Concerto Competition winner D’Arcy Blunston (Photo: Takumi Hayashi)

Concerto Competition winner D’Arcy Blunston (Photo: Takumi Hayashi)

Congratulations to everyone who competed in the 2018–19 UBC Concerto Competition! Open to all School of Music students, the annual competition is an opportunity for young musicians to earn a coveted spot as a solo performer with the UBC Symphony Orchestra. This year’s winner was lyric soprano D’Arcy Blunston. She performed Britten’s Les Illuminations de Rimbaud, Op. 18. First runner-up was pianist Markus Masaites, who performed Mozart’s Piano Concerto in No. 18 in B-flat major, K. 456. Second runner-up was pianist Yu-Hsien Lin. She performed Schumann’s Piano Concerto in A minor, Op. 54. D’Arcy will perform with the UBC Symphony Orchestra on April 6th at the Chan Centre.

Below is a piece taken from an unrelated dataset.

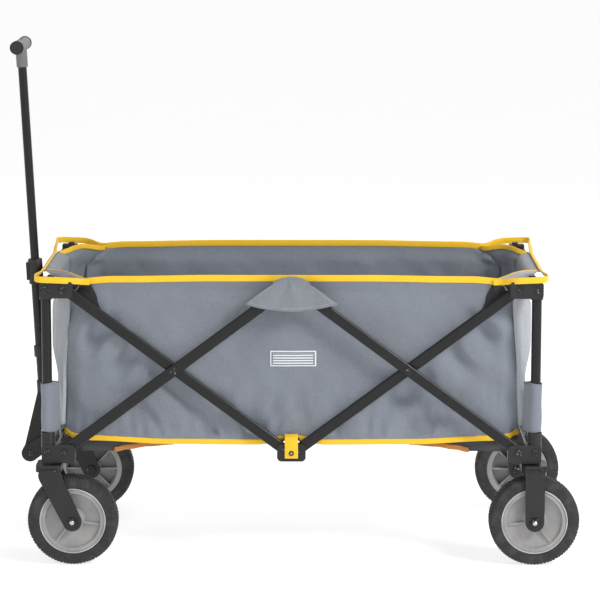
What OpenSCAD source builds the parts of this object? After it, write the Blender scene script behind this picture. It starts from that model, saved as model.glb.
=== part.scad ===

UBC student Andrea Wong demonstrates CHIMIRA, a kind of interactive mixing board that combines LEGO Duplo, a webcam, and code

Kinesiology major and Music and Technology student Andrea Wong recently received one of six sound Place and Sound artist residencies from the Media Arts Committee, for her Applied Music Technology capstone project. Inspired by people who experience synaesthesia, Andrea designed an instrument that translates data associated with specific colours into sonic effects — which she has dubbed CHIMIRA (Colour-Hearing Interface + Motion-Image Relaying Apparatus). Andrea provided a simple example of how the instrument might work when it’s completed: “When CHIMIRA ‘sees’ a red object, this could trigger, say, bell sounds, and moving the red object up and down would cause the sounds to move up and down in pitch. This could be volume, amount of reverb, or any other aspect of sound that can be manipulated. Several red objects could create a denser, more rich texture of bells that, when moved, change in that processed aspect of their sound. There are countless combinations of audiovisual art this instrument can produce!” She will demonstrate the instrument at the UBC Bang! Festival on April 17th.